CCTV emerges showing a Saudi intelligence officer dressed in a fake beard and Jamal Khashoggi’s clothes and glasses on the day he went missing.
October 23: Erdogan says Saudi officials murdered Khashoggi after plotting his death for days, demanding that Saudi Arabia reveal the identities of all involved.
October 25: Changing their story again, Saudi prosecutors say Khashoggi’s killing was a premeditated crime.
November 2: Turkey’s President Recep Tayyip Erdogan claims the order to kill Khashoggi came from the highest levels of the Saudi government. Earlier the same day, Yasin Aktay, a ruling party adviser to Turkish President Recep Tayyip Erdogan, said he believed the body had to have been dissolved in acid.
November 4: Khashoggi’s sons Salah and Abdullah Khashoggi issue appeal for his remains to be returned so that he may be buried in Saudi Arabia.
November 10: President Erdogan says Turkey gave the audio recordings linked to the murder to ‘Saudi Arabia, to Washington, to the Germans, to the French, to the British’.
November 13: Turkish media reports that the luggage carried by the Saudi ‘hit squad’ included scissors, defibrillators and syringes that may have been used against Khashoggi.
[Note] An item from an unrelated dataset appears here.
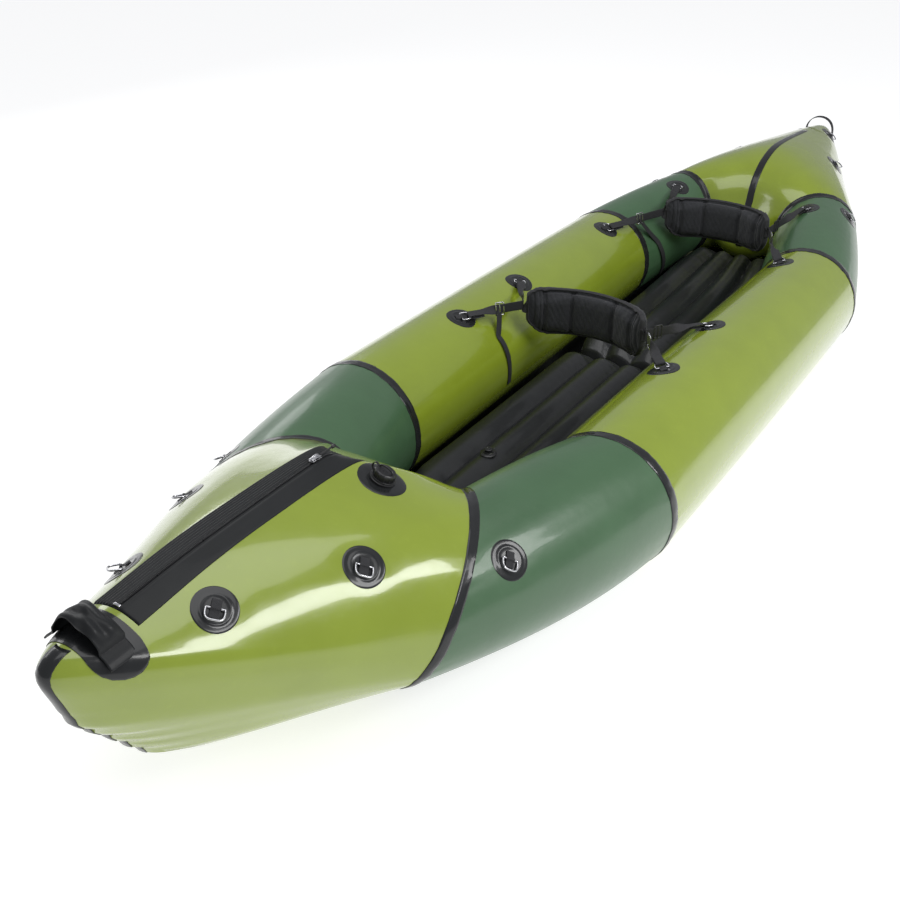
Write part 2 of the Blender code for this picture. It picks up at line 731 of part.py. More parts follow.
def thicken(bm, lift, thickness, thicker=None, facing=None):
    """Lifts an open surface along its normals and gives it a thickness outwards.

    thicker -- a function of a point that gives the thickness there
    facing -- directions to use at some points in place of the normals
    It returns the faces of the outer side.
    """
    bmesh.ops.triangulate(bm, faces=bm.faces)
    bm.normal_update()
    normals = {v: v.normal.copy() for v in bm.verts}
    normals.update(facing or {})
    faces = list(bm.faces)
    border = [e for e in bm.edges if e.is_boundary]
    outer = {}
    for vert, normal in normals.items():
        depth = thicker(vert.co) if thicker else thickness
        outer[vert] = bm.verts.new(vert.co + normal * (lift + depth))
    for vert, normal in normals.items():
        vert.co += normal * lift
    outside = [bm.faces.new([outer[v] for v in face.verts]) for face in faces]
    for edge in border:
        a, b = edge.verts
        if edge.link_loops[0].vert is not a:
            a, b = b, a
        bm.faces.new((a, b, outer[b], outer[a]))
    bmesh.ops.reverse_faces(bm, faces=faces)
    return outside


def seam_band(before, seam, after):
    """The three loops of the tape over a seam."""
    return [nudged(seam, before, TAPE_HALF_WIDTH), seam, nudged(seam, after, TAPE_HALF_WIDTH)]


def seam_facings(before, seam, after):
    """The way out, halfway between the two panels, at each point of a seam."""
    bm = strip_mesh(seam_band(before, seam, after))
    bm.verts.ensure_lookup_table()
    facings = [bm.verts[RING_SIDES + index].normal.copy() for index in range(RING_SIDES)]
    bm.free()
    return facings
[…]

November 15: Saudi Arabia’s public prosecutor announces that he is seeking the death penalty for five out of 11 suspects charged in the murder. Shalaan al-Shalaan said the person who had ordered the killing was the head of the negotiating team sent to repatriate him, and exonerated Crown Prince Mohammad bin Salman. On the same day, the U.S. Treasury announces sanctions against 17 Saudi officials, including the Consul General in Turkey, Mohammed Alotaibi.
November 16: A CIA assessment reported in the Washington Post finds that Crown Prince Mohammed bin Salman ordered the assassination.
November 18: Germany bans 18 Saudi nationals believed to be connected to the murder from entering Europe’s border-free Schengen zone. Berlin also announces it has as halted previously approved arms exports to Saudi Arabia amid the fallout.